> **DATA SEGMENT**:
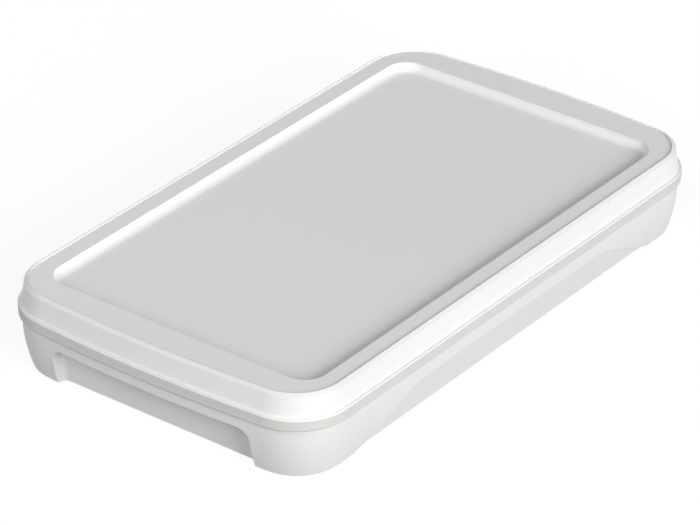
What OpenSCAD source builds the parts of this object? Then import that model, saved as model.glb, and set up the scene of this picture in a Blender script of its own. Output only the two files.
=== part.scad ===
// Two-part moulded case for electronics with a soft seal ring between its halves.
// X runs across the case, Y along it, and Z up from the plane that the foot pads stand on.
// Offsets count outwards from the face of the seal ring, which is the widest part of the case.

/* [Outline] */
// Width over the seal ring
case_w = 93.5; // [86:0.5:110]
// Length over the seal ring, along the middle of the case
case_l = 162.2; // [150:0.5:200]
// Corner radius of the seal ring, seen from above
corner_r = 14.5; // [13:0.5:20]
// Radius of the slight bow of the short ends
end_bow_r = 420; // [250:10:900]

/* [Bottom shell] */
// Height of the bottom shell, from its base to the parting face
bottom_h = 13.5; // [12:0.5:24]
// Wall thickness of both shells
wall_t = 2.5; // [2:0.1:3]
// Thickness of the base
floor_t = 2.5; // [2:0.1:4]
// How far the bottom shell's upper edge is set in from the seal ring
bottom_inset = 0.9; // [0.6:0.1:1.2]
// Height of the upright strip at the top of the bottom shell's sides
side_flat_h = 1.5; // [1:0.5:4]
// Radius on which the bottom shell's sides turn in towards the base
side_r = 35; // [22:0.1:60]
// Fillet between the sides and the base
base_edge_r = 0.5; // [0.3:0.1:1.5]
// Rounding of the bottom shell's upper outer edge
part_edge_r = 0.3; // [0.2:0.05:0.5]
// Height of the beads that fill out the bottom shell's corners under the seal ring
bead_h = 0.4; // [0.3:0.1:0.8]
// How far the beads are set in from the seal ring's face
bead_inset = 0.3; // [0.2:0.1:0.5]

/* [End grips] */
// Width of the recess in each short end
grip_w = 58.8; // [40:0.2:62]
// Height of the end recess above the base
grip_h = 10.5; // [6:0.1:11]
// Distance from the seal ring's face to the foot of the end recess's back wall
grip_depth = 6.3; // [5:0.1:7]
// Lean of the back wall, in degrees
grip_draft = 5; // [0:1:8]
// Radius of the end recess's upper corners
grip_corner_r = 3.5; // [1:0.1:5]
// Radius between the end recess's back wall and its ends
grip_inner_r = 1.4; // [0.5:0.1:2]

/* [Side scoops] */
// Length of the level upper edge of each side scoop, from corner to corner
scoop_l = 76; // [50:1:84]
// Height of the side scoop above the base
scoop_h = 9.5; // [6:0.1:11]
// Depth of the side scoop at its foot
scoop_depth = 1; // [0.4:0.1:1.2]
// Depth of the side scoop at its upper edge
scoop_step = 0.15; // [0.05:0.05:0.4]
// Fall of the side scoop's ends, in degrees
scoop_fall = 23.5; // [20:0.5:40]
// Radius that blends the scoop's upper edge into its ends
scoop_blend_r = 25; // [5:1:30]

/* [Seal ring] */
// Height of the seal ring
ring_h = 2.7; // [2:0.1:3.2]
// Rounding of the ring's lower outer edge
ring_edge_r = 0.5; // [0.2:0.05:0.6]

/* [Top shell] */
// Height of the top shell, from the seal ring to its raised edge
top_h = 6.1; // [6:0.1:14]
// How far the top shell's lip is set in from the seal ring
lip_inset = 0.1; // [0.05:0.05:0.15]
// Height of the lip along the top shell's lower edge
lip_h = 0.45; // [0.4:0.05:0.8]
// Rounding of the lip's outer edge
lip_r = 0.3; // [0.2:0.05:0.35]
// Radius that blends the lip into the side above it
flare_r = 0.5; // [0.3:0.05:0.55]
// How far the side is set in from the seal ring above the lip
top_inset = 0.95; // [0.9:0.05:1.3]
// How far the raised edge's inner side is set in from the seal ring
crest_inset = 2.6; // [2.4:0.1:3.2]
// Width of the bevel on the raised edge
crest_bevel_w = 1; // [0.6:0.1:1.2]
// Height of the bevel on the raised edge
crest_bevel_h = 0.6; // [0.3:0.1:1]
// Step from the raised edge down to the flat rim
rim_step = 0.4; // [0.3:0.1:0.9]
// Thickness of the top
lid_t = 2.2; // [1.6:0.1:2.4]

/* [Keypad recess] */
// Width of the recess in the top
recess_w = 79; // [60:0.5:80]
// Length of the recess in the top
recess_l = 140; // [100:0.5:141]
// Depth of the recess below the rim
recess_depth = 2.2; // [1:0.1:2.5]
// Corner radius of the recess
recess_corner_r = 6; // [3:0.5:10]
// Radius that blends the recess's sides into its floor
recess_blend_r = 2; // [0.5:0.1:2.2]

/* [Joint between the shells] */
// Thickness of the bottom shell's upright tongue
tongue_t = 1; // [0.8:0.1:1.2]
// How far the tongue reaches into the top shell
tongue_h = 1; // [0.5:0.1:1.4]
// Clearance beside and above the tongue
joint_gap = 0.1; // [0.05:0.01:0.15]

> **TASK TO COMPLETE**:
Copy each line of the listing in which the word "that" can be found.

> **THE COMPLETED TASK**:
What OpenSCAD source builds the parts of this object? Then import that model, saved as model.glb, and set up the scene of this picture in a Blender script of its own. Output only the two files.
// X runs across the case, Y along it, and Z up from the plane that the foot pads stand on.
// Height of the beads that fill out the bottom shell's corners under the seal ring
// Radius that blends the scoop's upper edge into its ends
// Radius that blends the lip into the side above it
// Radius that blends the recess's sides into its floor